─── SOURCE MATERIAL
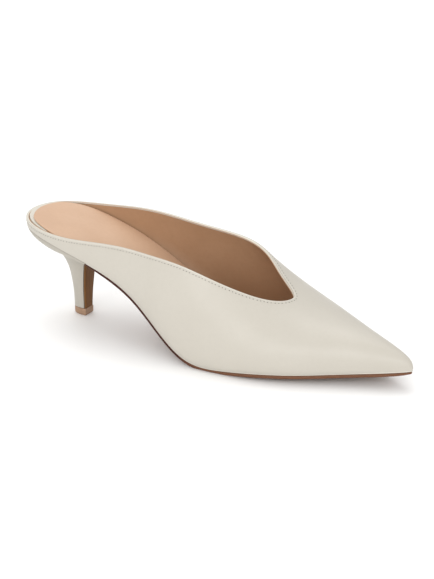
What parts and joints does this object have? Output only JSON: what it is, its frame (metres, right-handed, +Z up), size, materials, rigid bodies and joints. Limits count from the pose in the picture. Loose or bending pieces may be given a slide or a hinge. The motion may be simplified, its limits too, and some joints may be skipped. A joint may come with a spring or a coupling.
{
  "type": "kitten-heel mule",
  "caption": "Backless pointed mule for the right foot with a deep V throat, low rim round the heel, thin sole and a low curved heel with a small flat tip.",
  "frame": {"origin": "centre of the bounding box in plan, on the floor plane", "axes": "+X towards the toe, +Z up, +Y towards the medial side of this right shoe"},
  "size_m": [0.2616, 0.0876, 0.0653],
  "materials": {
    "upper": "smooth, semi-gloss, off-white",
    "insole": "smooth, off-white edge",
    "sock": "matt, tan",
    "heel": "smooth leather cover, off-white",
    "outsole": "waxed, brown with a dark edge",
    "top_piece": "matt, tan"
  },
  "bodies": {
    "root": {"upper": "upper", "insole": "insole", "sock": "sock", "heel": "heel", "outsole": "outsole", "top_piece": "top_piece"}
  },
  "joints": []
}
──────
─── SOURCE MATERIAL
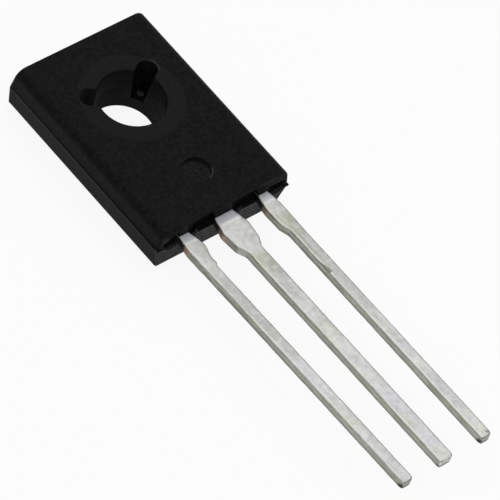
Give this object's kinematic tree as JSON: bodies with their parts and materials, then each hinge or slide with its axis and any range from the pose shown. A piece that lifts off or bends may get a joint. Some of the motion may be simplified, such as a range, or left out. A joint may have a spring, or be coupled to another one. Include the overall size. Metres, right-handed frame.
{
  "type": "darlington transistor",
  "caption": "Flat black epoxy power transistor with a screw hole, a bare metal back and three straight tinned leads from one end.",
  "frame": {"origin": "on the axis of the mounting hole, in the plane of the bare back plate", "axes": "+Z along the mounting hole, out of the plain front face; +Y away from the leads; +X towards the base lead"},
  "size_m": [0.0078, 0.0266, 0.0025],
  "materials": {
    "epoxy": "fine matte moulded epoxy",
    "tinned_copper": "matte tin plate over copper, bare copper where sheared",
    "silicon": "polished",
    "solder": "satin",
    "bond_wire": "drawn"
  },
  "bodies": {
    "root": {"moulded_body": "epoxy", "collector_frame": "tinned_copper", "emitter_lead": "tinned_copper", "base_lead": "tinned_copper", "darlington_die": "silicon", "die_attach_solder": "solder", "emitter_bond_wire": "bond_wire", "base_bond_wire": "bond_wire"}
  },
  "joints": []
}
──────
▶ _TASK INSTRUCTIONS_: Which lines above hold the word "object"? Copy each of them.

▶ _RESPONSE TO THIS TASK_:
What parts and joints does this object have? Output only JSON: what it is, its frame (metres, right-handed, +Z up), size, materials, rigid bodies and joints. Limits count from the pose in the picture. Loose or bending pieces may be given a slide or a hinge. The motion may be simplified, its limits too, and some joints may be skipped. A joint may come with a spring or a coupling.
Give this object's kinematic tree as JSON: bodies with their parts and materials, then each hinge or slide with its axis and any range from the pose shown. A piece that lifts off or bends may get a joint. Some of the motion may be simplified, such as a range, or left out. A joint may have a spring, or be coupled to another one. Include the overall size. Metres, right-handed frame.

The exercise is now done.